● **Extracted records**
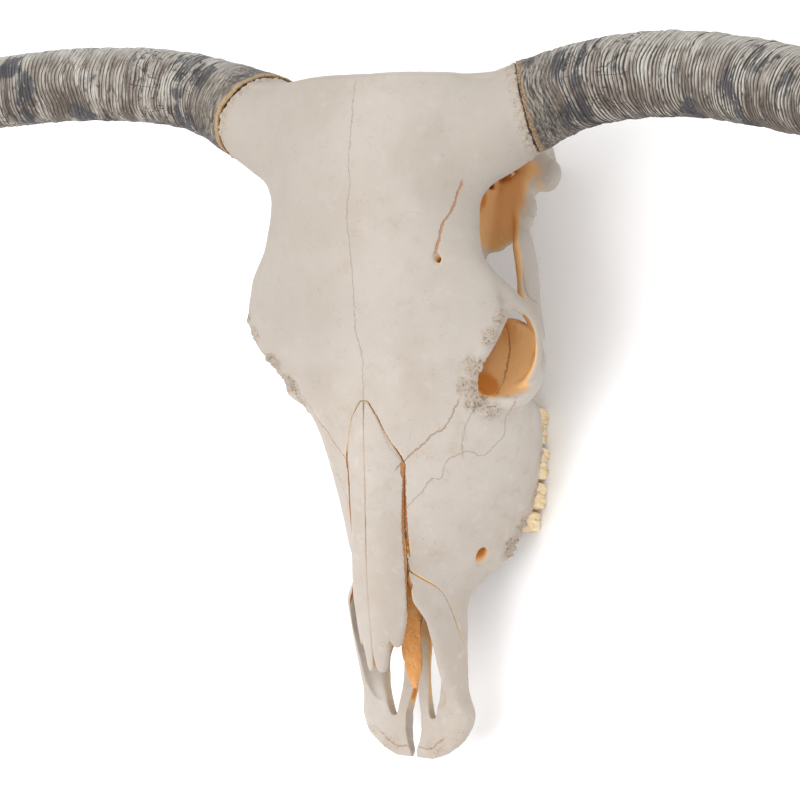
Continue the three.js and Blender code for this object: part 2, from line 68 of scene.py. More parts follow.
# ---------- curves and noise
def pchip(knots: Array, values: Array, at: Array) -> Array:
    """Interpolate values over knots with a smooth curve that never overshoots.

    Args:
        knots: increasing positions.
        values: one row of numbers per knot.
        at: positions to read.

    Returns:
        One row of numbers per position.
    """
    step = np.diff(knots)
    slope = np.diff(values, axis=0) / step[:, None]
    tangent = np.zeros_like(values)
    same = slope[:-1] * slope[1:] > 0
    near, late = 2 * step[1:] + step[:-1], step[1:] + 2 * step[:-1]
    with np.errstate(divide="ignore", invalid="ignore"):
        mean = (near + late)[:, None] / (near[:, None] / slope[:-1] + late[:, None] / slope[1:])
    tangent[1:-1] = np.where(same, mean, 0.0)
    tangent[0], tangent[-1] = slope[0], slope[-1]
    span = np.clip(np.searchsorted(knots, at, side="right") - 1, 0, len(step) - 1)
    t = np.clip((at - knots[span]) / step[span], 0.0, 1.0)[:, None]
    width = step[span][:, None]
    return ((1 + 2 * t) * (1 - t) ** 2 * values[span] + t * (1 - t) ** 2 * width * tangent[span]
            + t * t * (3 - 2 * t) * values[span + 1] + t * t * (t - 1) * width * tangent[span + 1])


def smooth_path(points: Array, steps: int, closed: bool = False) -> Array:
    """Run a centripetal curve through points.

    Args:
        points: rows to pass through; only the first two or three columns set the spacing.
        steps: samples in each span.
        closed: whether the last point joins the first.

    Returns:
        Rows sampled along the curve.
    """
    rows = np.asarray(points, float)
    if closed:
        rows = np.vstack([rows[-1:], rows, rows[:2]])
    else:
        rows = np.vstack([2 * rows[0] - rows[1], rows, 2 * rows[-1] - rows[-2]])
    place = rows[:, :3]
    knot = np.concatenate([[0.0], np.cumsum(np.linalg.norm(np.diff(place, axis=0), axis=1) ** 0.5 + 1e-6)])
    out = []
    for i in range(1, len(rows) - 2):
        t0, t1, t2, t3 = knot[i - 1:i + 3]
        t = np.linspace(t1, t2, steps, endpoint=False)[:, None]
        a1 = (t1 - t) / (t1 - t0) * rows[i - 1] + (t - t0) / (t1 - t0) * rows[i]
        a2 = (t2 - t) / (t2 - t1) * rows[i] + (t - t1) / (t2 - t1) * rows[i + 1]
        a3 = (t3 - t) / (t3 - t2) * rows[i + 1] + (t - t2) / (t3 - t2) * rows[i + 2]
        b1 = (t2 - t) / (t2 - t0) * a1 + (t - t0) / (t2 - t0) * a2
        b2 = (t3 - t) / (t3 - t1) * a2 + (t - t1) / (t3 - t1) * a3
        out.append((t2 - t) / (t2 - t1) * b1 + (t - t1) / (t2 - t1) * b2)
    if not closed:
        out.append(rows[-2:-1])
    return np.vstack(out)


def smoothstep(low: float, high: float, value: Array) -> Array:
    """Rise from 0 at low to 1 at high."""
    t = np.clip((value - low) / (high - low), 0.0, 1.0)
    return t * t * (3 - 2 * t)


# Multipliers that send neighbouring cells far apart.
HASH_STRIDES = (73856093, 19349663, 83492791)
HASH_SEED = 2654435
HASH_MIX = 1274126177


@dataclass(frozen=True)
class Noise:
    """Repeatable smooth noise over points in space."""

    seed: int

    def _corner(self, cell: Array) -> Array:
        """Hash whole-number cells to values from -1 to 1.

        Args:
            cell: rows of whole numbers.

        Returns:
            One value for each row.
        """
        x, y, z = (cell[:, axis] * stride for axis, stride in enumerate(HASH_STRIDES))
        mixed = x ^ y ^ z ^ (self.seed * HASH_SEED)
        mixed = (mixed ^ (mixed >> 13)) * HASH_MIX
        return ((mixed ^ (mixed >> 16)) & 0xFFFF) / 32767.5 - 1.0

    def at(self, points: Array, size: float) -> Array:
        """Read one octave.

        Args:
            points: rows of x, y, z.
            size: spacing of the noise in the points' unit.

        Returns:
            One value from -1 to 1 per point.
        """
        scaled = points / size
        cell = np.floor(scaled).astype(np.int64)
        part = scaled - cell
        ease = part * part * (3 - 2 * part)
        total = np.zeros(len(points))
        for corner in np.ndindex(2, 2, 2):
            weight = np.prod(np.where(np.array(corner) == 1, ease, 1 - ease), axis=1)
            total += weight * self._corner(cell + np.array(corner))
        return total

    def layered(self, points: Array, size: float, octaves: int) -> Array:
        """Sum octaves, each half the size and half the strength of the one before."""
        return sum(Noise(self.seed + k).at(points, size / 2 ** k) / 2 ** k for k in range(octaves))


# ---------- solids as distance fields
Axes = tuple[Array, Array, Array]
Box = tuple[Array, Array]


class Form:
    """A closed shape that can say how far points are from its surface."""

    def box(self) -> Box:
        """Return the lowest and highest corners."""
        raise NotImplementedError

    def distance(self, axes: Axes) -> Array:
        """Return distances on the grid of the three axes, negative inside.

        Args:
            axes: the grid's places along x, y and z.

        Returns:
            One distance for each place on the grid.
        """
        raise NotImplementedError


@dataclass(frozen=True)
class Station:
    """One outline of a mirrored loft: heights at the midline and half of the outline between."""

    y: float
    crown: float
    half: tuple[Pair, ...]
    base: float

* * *

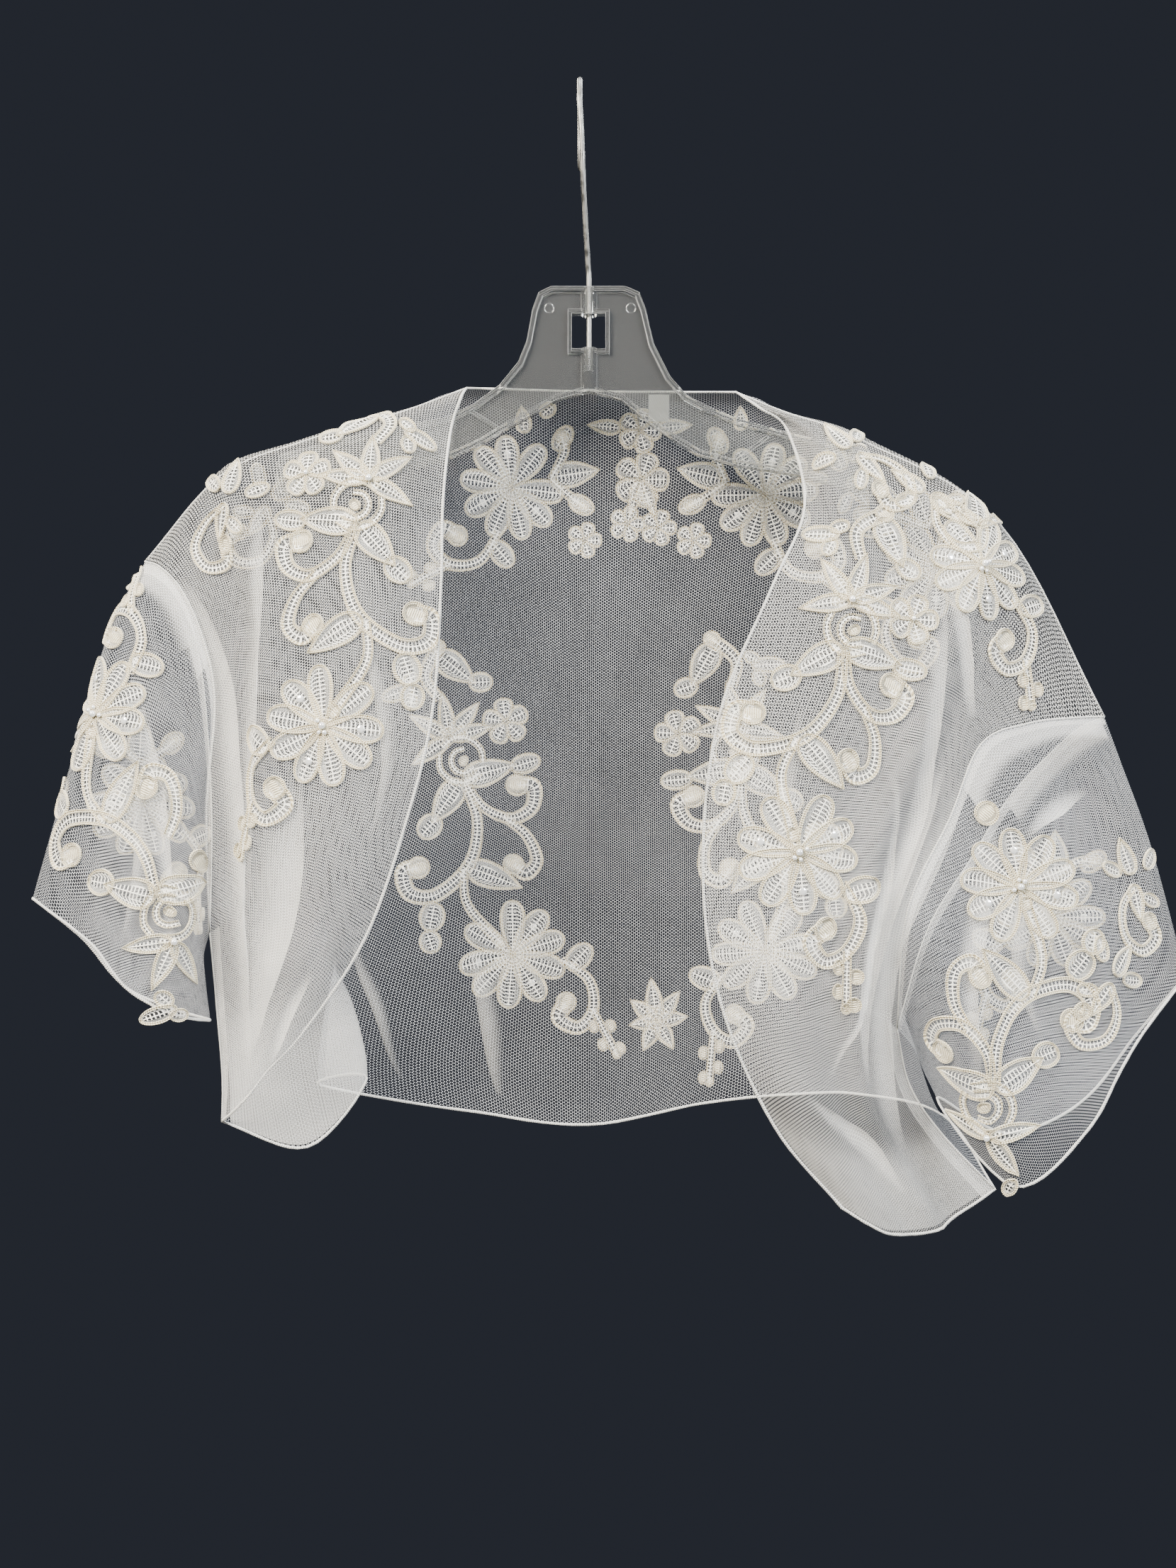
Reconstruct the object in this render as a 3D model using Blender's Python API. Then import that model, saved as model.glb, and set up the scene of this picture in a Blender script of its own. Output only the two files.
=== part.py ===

● **To do**
Quote exactly the lines running from the line with "Continue the three.js" through the line with "closed: whether the", both ends included, and nothing more.

● **Written reply**
Continue the three.js and Blender code for this object: part 2, from line 68 of scene.py. More parts follow.
# ---------- curves and noise
def pchip(knots: Array, values: Array, at: Array) -> Array:
    """Interpolate values over knots with a smooth curve that never overshoots.

    Args:
        knots: increasing positions.
        values: one row of numbers per knot.
        at: positions to read.

    Returns:
        One row of numbers per position.
    """
    step = np.diff(knots)
    slope = np.diff(values, axis=0) / step[:, None]
    tangent = np.zeros_like(values)
    same = slope[:-1] * slope[1:] > 0
    near, late = 2 * step[1:] + step[:-1], step[1:] + 2 * step[:-1]
    with np.errstate(divide="ignore", invalid="ignore"):
        mean = (near + late)[:, None] / (near[:, None] / slope[:-1] + late[:, None] / slope[1:])
    tangent[1:-1] = np.where(same, mean, 0.0)
    tangent[0], tangent[-1] = slope[0], slope[-1]
    span = np.clip(np.searchsorted(knots, at, side="right") - 1, 0, len(step) - 1)
    t = np.clip((at - knots[span]) / step[span], 0.0, 1.0)[:, None]
    width = step[span][:, None]
    return ((1 + 2 * t) * (1 - t) ** 2 * values[span] + t * (1 - t) ** 2 * width * tangent[span]
            + t * t * (3 - 2 * t) * values[span + 1] + t * t * (t - 1) * width * tangent[span + 1])


def smooth_path(points: Array, steps: int, closed: bool = False) -> Array:
    """Run a centripetal curve through points.

    Args:
        points: rows to pass through; only the first two or three columns set the spacing.
        steps: samples in each span.
        closed: whether the last point joins the first.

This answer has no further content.